- _WHAT YOU SHOULD DO_: Report every line in the listing that contains the string "code".

- _EXERCISE DATA_:
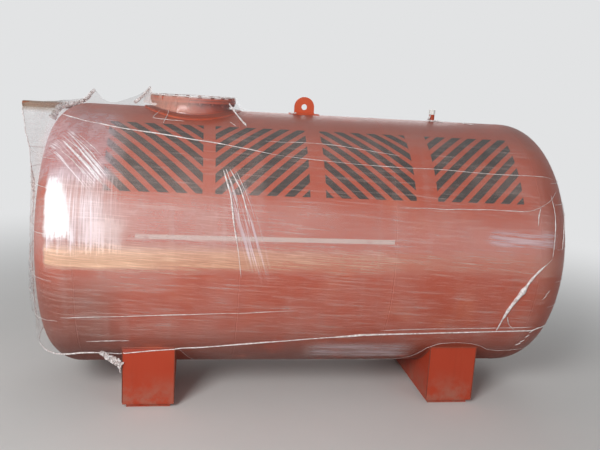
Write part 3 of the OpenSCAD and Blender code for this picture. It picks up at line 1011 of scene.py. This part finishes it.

---

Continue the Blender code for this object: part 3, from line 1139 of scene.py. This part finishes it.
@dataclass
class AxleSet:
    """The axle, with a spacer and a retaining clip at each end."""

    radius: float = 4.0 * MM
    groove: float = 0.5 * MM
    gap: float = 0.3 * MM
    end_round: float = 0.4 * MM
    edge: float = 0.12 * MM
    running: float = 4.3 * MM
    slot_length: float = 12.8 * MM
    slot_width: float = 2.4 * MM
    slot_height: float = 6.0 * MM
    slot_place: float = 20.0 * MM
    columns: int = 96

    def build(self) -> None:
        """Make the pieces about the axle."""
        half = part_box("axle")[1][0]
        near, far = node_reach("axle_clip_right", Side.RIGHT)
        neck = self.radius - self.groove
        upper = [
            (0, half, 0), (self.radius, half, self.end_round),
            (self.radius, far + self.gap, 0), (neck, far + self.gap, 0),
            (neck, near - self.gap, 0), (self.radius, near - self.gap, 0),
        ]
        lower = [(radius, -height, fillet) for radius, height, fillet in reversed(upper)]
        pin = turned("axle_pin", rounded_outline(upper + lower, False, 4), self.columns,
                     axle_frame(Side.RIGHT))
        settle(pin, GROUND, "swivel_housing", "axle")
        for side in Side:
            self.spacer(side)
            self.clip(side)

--

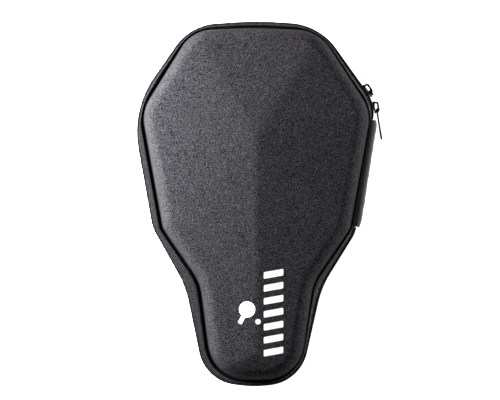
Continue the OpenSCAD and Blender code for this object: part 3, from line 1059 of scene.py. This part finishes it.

- _CORRECT ANSWER_:
Write part 3 of the OpenSCAD and Blender code for this picture. It picks up at line 1011 of scene.py. This part finishes it.
Continue the Blender code for this object: part 3, from line 1139 of scene.py. This part finishes it.
Continue the OpenSCAD and Blender code for this object: part 3, from line 1059 of scene.py. This part finishes it.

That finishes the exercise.